Why I Almost Deleted My Best Photos of Japan
The £90 Gamble
On my recent trip to Japan, I made a choice that goes against every "serious" photography guide out there. I left my bulky, high-end lenses at home. Instead, I opted for productive laziness: a tiny, £90 "pancake" lens that turned my Sony Alpha into a pocketable street-photography machine.
The lens in question? The Viltrox 28mm f/4.5 FE. At just 15mm thick and weighing roughly 60g, it felt like the ultimate tool for a 30,000-step-a-day itinerary.
It includes a built-in lens cover, so no lens caps to fiddle about with when you just want to grab the camera quickly for a few shots.
The Mid-Trip Crisis
By Day 4 in Kyoto, I was ready to bin it. Squinting at the back of my camera in the bright October sun, the images looked… off. The focus seemed fuzzy, the colours looked flat, and I was painfully aware that this budget lens lacked digital stabilisation.
I felt that familiar pang of gear regret. "I should have brought the macro lens," I thought.
I eventually stopped using the Sony altogether and reverted to my iPhone for the rest of the trip.
The Homecoming Shock
When I got back to the UK and loaded the files onto my laptop, I was stunned. Those "fuzzy" Tokyo snapshots weren't fuzzy at all—they were sharp, vibrant, and full of character. The lens had captured the bustling energy of Shinjuku and the textures of Kyoto beautifully.

It turns out, the lens wasn't the problem. My camera was lying to me.
Why Camera Screens "Lie" to You
If you’ve ever had a moment where your photos look better (or worse) on a monitor than they did in the field, here is the technical reality of why that happens:
• Low-Res Previews: Most cameras (especially older models) don't show you the actual RAW file on the LCD. They show a tiny, highly compressed JPEG preview. On a small, 3-inch screen, fine details get "smushed," making perfectly sharp photos look out of focus.
• The Brightness Trap: To see your screen in daylight, you often crank the LCD brightness to max. This washes out the contrast and makes your well-exposed shots look overexposed or flat.
• Colour Gamut: Your laptop or iPhone uses a high-end display (often OLED or Liquid Retina) with a massive colour range. Your camera’s 10-year-old LCD simply cannot reproduce those colours, making a "Gold Hour" sunset look like a muddy orange mess.
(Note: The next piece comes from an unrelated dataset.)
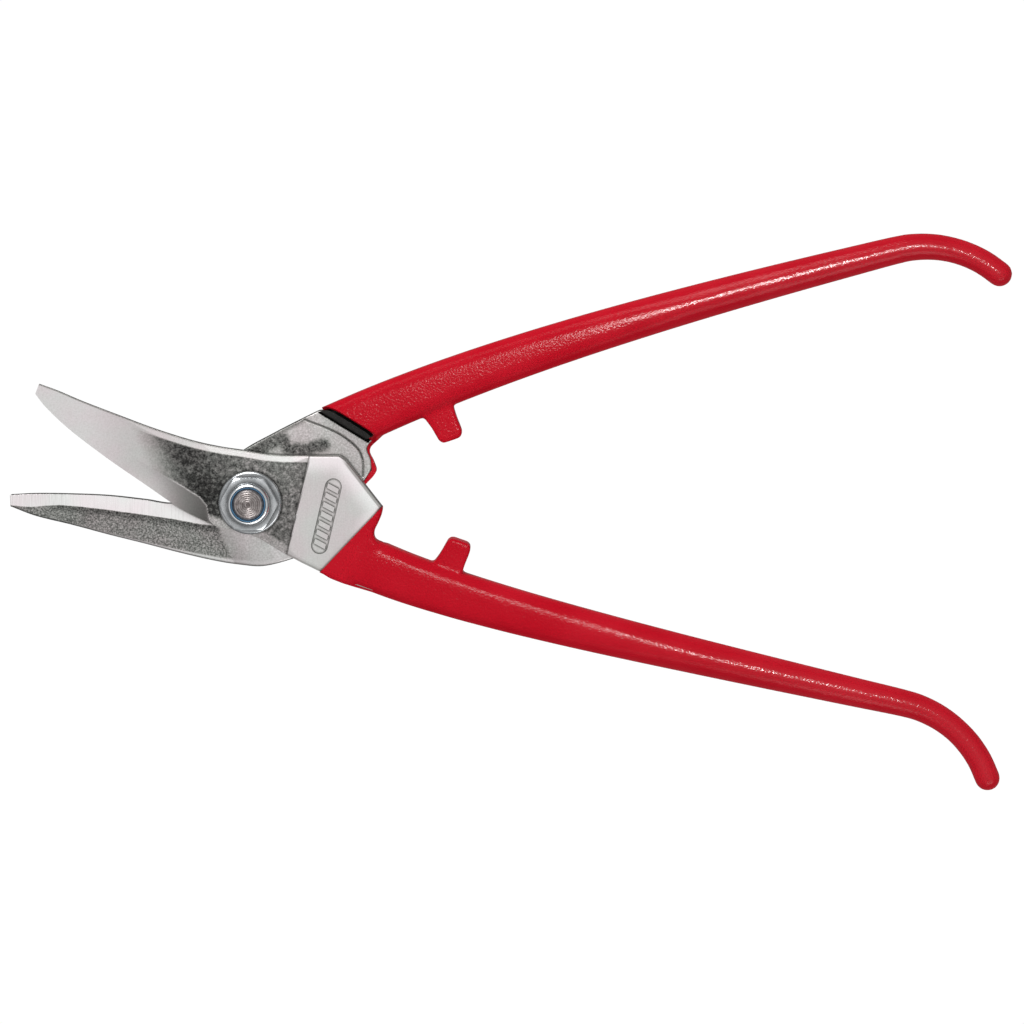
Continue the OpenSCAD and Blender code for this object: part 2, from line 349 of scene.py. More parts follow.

The Verdict: Viltrox 28mm f/4.5
Despite its fixed f/4.5 aperture (which means it’s not great for low-light night shots), this lens is an absolute steal for the weight-conscious traveller. It forced me to be more opportunistic and less "precious" about my gear.
The Lesson: Trust your settings, not your screen. Use your Histogram and Focus Magnifier to verify your shots, and don't let a tiny LCD screen talk you out of using a great piece of glass.

What’s Next?
Now that I know I can trust this lens, I’ll be taking it with me on future trips to try and do it justice.